**DATA EXTRACT**
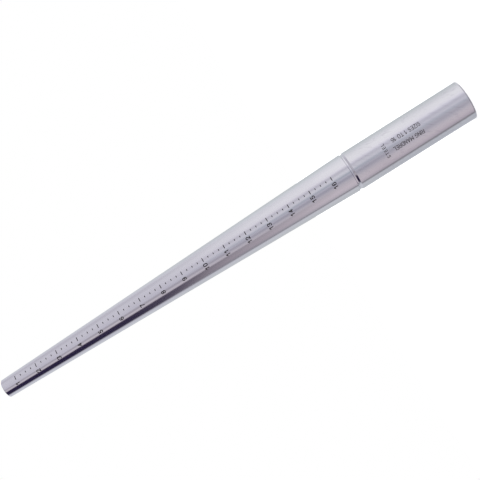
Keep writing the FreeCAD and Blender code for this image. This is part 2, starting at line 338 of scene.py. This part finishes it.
MIDDLE_WALLS = [
    (-180, (0.34, 0.35, 0.37)), (-166, (0.52, 0.55, 0.56)), (-138, (0.62, 0.66, 0.66)),
    (-115, (0.74, 0.77, 0.78)),
    (-95, (0.84, 0.84, 0.86)), (-75, (0.90, 0.90, 0.905)), (-50, (0.88, 0.87, 0.89)),
    (-43, (0.77, 0.75, 0.80)), (-36, (0.60, 0.585, 0.64)), (-30, (0.55, 0.54, 0.59)),
    (-25, (0.64, 0.635, 0.675)), (-19, (0.71, 0.705, 0.745)), (-10, (0.66, 0.665, 0.70)),
    (-5, (0.465, 0.49, 0.54)), (1, (0.395, 0.42, 0.475)), (7, (0.52, 0.51, 0.575)),
    (12, (0.44, 0.43, 0.495)), (18, (0.35, 0.35, 0.405)), (25, (0.415, 0.40, 0.455)),
    (34, (0.51, 0.485, 0.52)), (47, (0.61, 0.56, 0.59)), (65, (0.66, 0.595, 0.63)),
    (78, (0.61, 0.555, 0.59)), (89, (0.48, 0.455, 0.49)), (94, (0.20, 0.19, 0.20)),
    (99, (0.48, 0.48, 0.51)), (107, (0.64, 0.66, 0.68)), (135, (0.57, 0.595, 0.60)),
    (160, (0.54, 0.56, 0.57)), (180, (0.34, 0.35, 0.37)),
]
HIGH_WALLS = [
    (-180, (0.58, 0.60, 0.63)), (-138, (0.66, 0.675, 0.71)), (-115, (0.65, 0.645, 0.69)),
    (-97, (0.56, 0.545, 0.60)), (-85, (0.58, 0.57, 0.615)), (-68, (0.65, 0.64, 0.69)),
    (-30, (0.635, 0.62, 0.67)), (-12, (0.60, 0.585, 0.645)), (0, (0.60, 0.585, 0.645)),
    (11, (0.42, 0.395, 0.44)), (17, (0.42, 0.395, 0.435)), (25, (0.59, 0.555, 0.59)),
    (32, (0.61, 0.57, 0.60)), (37, (0.49, 0.44, 0.485)), (43, (0.03, 0.021, 0.054)),
    (70, (0.019, 0.014, 0.047)), (87, (0.03, 0.024, 0.054)), (96, (0.42, 0.42, 0.46)),
    (106, (0.62, 0.625, 0.67)), (135, (0.64, 0.66, 0.69)), (180, (0.58, 0.60, 0.63)),
]
# By height in degrees: how far each set of walls takes over from the one below it, and the
# brightness, with a dark skirt and a grey base below the tent and a greyer roof over it.
MIDDLE_SHARE = [(-9, (0, 0, 0)), (-2.5, (1, 1, 1))]
HIGH_SHARE = [(-1, (0, 0, 0)), (6, (0.39, 0.39, 0.39)), (9.4, (0.4, 0.4, 0.4)), (12.4, (1, 1, 1))]
TENT_BRIGHTNESS = 1.15
HEIGHT_SHADES = [(-58, (0.65, 0.65, 0.65)), (-53, (0.35, 0.35, 0.35)), (-42, (0.35, 0.35, 0.35)),
                 (-34, (1, 1, 1)), (33, (1, 1, 1)), (40, (0.8, 0.8, 0.8))]


def ramp(nodes, links, degrees, limit, walls):
    """Colour that follows the stops of walls. degrees runs from -limit to limit, in radians."""
    node = nodes.new("ShaderNodeValToRGB")
    stops = node.color_ramp.elements
    stops.remove(stops[1])
    place, colour = walls[0]
    stops[0].position = (place / limit + 1) / 2
    stops[0].color = (*colour, 1)
    for place, colour in walls[1:]:
        stops.new((place / limit + 1) / 2).color = (*colour, 1)
    span = math.radians(limit)
    links.new(remap(nodes, links, degrees, -span, span, 0.0, 1.0), node.inputs["Fac"])
    return node.outputs["Color"]


def light_tent():
    """World light: a pale tent with seams and one dark opening high on the -X side."""
    world = bpy.data.worlds.new("light_tent")
    world.use_nodes = True
    nodes, links = world.node_tree.nodes, world.node_tree.links
    nodes.clear()
    direction = nodes.new("ShaderNodeTexCoord").outputs["Generated"]
    parts = nodes.new("ShaderNodeSeparateXYZ")
    links.new(direction, parts.inputs["Vector"])
    away_x = math_node(nodes, links, "MULTIPLY", parts.outputs["X"], -1.0)
    away_y = math_node(nodes, links, "MULTIPLY", parts.outputs["Y"], -1.0)
    turn = math_node(nodes, links, "ARCTAN2", away_x, away_y)
    height = math_node(nodes, links, "ARCSINE", parts.outputs["Z"])

    colour = ramp(nodes, links, turn, 180, LOW_WALLS)
    for share, upper in ((MIDDLE_SHARE, MIDDLE_WALLS), (HIGH_SHARE, HIGH_WALLS)):
        factor = ramp(nodes, links, height, 90, share)
        colour = blend_colours(nodes, links, factor, colour, ramp(nodes, links, turn, 180, upper))

    walls, backdrop = nodes.new("ShaderNodeBackground"), nodes.new("ShaderNodeBackground")
    links.new(colour, walls.inputs["Color"])
    shade = ramp(nodes, links, height, 90, HEIGHT_SHADES)
    links.new(math_node(nodes, links, "MULTIPLY", shade, TENT_BRIGHTNESS), walls.inputs["Strength"])
    backdrop.inputs["Color"].default_value = (1, 1, 1, 1)
    seen = nodes.new("ShaderNodeLightPath").outputs["Is Camera Ray"]
    choice = nodes.new("ShaderNodeMixShader")
    links.new(seen, choice.inputs["Fac"])
    links.new(walls.outputs["Background"], choice.inputs[1])
    links.new(backdrop.outputs["Background"], choice.inputs[2])
    output = nodes.new("ShaderNodeOutputWorld")
    links.new(choice.outputs["Shader"], output.inputs["Surface"])
    bpy.context.scene.world = world


def studio_floor():
    """A white floor that the steel doesn't mirror."""
    bpy.ops.mesh.primitive_circle_add(vertices=64, radius=4, fill_type="NGON")
    floor = bpy.context.object
    floor.name = "studio_floor"
    material, nodes, links, shader = new_material("floor_white")
    shader.inputs["Base Color"].default_value = (0.9, 0.9, 0.9, 1)
    shader.inputs["Roughness"].default_value = 0.9
    shader.inputs["Emission Color"].default_value = (1, 1, 1, 1)
    shader.inputs["Emission Strength"].default_value = 0.35
    floor.data.materials.append(material)
    floor.visible_glossy = False


def overhead_light():
    """Wide soft light from straight above."""
    light = bpy.data.lights.new("overhead", "SUN")
    light.energy = 2.0
    light.angle = math.radians(60)
    lamp = bpy.data.objects.new("overhead", light)
    lamp.location = (0, 0, 1.5)
    lamp.visible_glossy = False
    bpy.context.scene.collection.objects.link(lamp)


def camera():
    """Camera square to the taper but for a small tilt, rolled so that the tip points lower left."""
    distance = 0.6022
    tilt = math.radians(2.87)
    roll = math.radians(-122.18)
    aim = Vector((0.00083, 0, 0.16062))
    forward = Vector((0, math.cos(tilt), math.sin(tilt)))
    across = Vector((1, 0, 0))
    above = across.cross(forward)
    right = across * math.cos(roll) + above * math.sin(roll)
    up = above * math.cos(roll) - across * math.sin(roll)
    data = bpy.data.cameras.new("camera")
    data.sensor_width = 36
    data.lens = 73.66
    data.clip_start = 0.01
    view = bpy.data.objects.new("camera", data)
    turn = Matrix((right, up, -forward)).transposed().to_4x4()
    view.matrix_world = Matrix.Translation(aim - forward * distance) @ turn
    bpy.context.scene.collection.objects.link(view)
    bpy.context.scene.camera = view


# ---------------------------------------------------------------- the object

ground = polished_steel("ground_steel", (0.725, 0.72, 0.765), (0.63, 0.615, 0.67),
                        smooth=0.13, scuffed=0.2, line_height=0.0012 * MM, scuffs=0.35)
softer = polished_steel("turned_steel", (0.72, 0.715, 0.755), (0.60, 0.585, 0.64),
                        smooth=0.15, scuffed=0.24, line_height=0.0016 * MM, scuffs=0.7)
black = mark_fill("mark_black", (0.008, 0.006, 0.006), (0.03, 0.025, 0.025), 0.5)
grey = mark_fill("legend_grey", (0.025, 0.02, 0.022), (0.09, 0.08, 0.085), 0.5)

add_piece(tapered_mandrel(), ground, "tapered_mandrel")
add_piece(handle(), softer, "handle")
for node in ("whole_size_marks", "quarter_size_marks", "size_numerals"):
    add_piece(filled_marks("black_" + node, node, taper_radius), black, node)
add_piece(filled_marks("grey_handle_legend", "handle_legend", lambda z: HANDLE_RADIUS),
          grey, "handle_legend")

light_tent()
studio_floor()
overhead_light()
camera()
bpy.context.scene.view_settings.view_transform = "Standard"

**EXERCISE AIM**
Nothing but a number is needed here: how many lines hold the string "scene"?

**OUTPUT**
6